I offered them a sample of wine, as is the norm at Olive Garden. One of the ladies kept asking for more samples. Then when she finally ordered her glass of wine, she accused me of giving her less than the stipulated 6oz. I explained that we can’t give her any less because the appropriate amount is marked on the side of the glass by a little etching of a grape. She threatened to get me in trouble for not giving her the proper amount of wine. The mother accused me of the same thing.
When everyone finally settled down after I had gotten them their beverages, I started to take down their meal orders.
The first guy, making fun of my Malaysian background, ordered in an offensive Chinese accent.
I was stunned by this man’s speech. Everyone else at the table were snickering. The man who was doing the fake Chinese accent looked really pleased with himself. Everyone waited to see how I’d react. I mustered every ounce of professionalism I had in me and responded in the most fluent, unaccented, and grammatically correct English. The man who had been rude to me looked taken aback. I smiled at him pleasantly, took all the menus back, all the while my heart was pounding on my ears, and quickly walked away to put in their order.

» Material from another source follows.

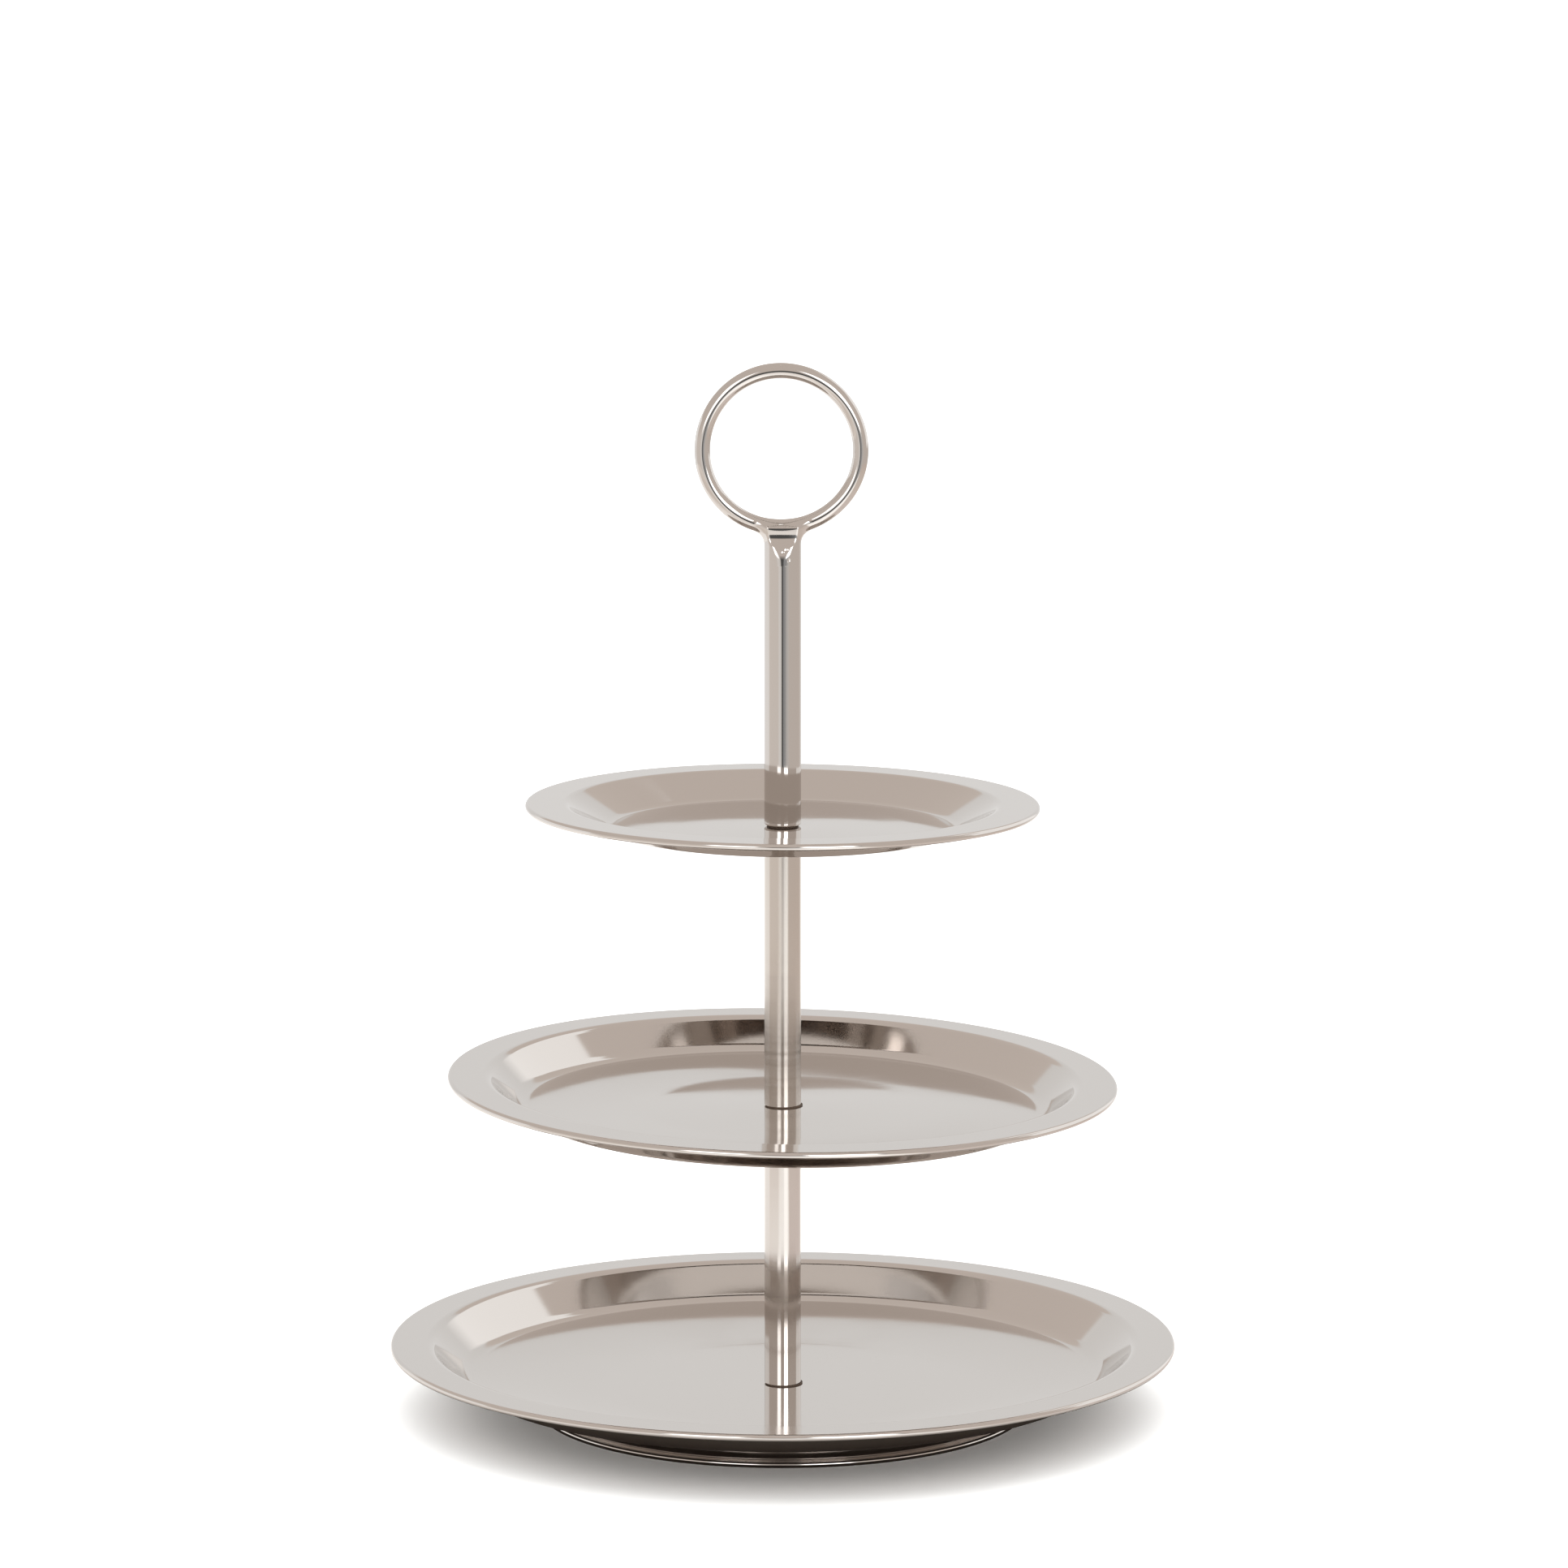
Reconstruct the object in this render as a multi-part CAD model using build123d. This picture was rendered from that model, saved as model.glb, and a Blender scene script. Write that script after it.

That was the first time in my life that someone was blatantly racist towards me. My response had been to kill them with kindness. I’d made an offhand remark to my coworker after I’d put the order in and she was livid to hear it.
Unbeknownst to me, she had gone to the manager and told him what had happened. Moments later, the manager came to me and asked me to recount the incident. After I’d done so, my manager took a plate of raw asparagus, went to the table, and set the plate down rudely, saying, ‘I hear someone wants asparagus?’ He then proceeded to have some words with the customers, and told them that if they disrespect any of his staff again, that he’d call the police on them.
When I returned to the table to check on their meal, the man was exceedingly polite to me, as was the rest of the table.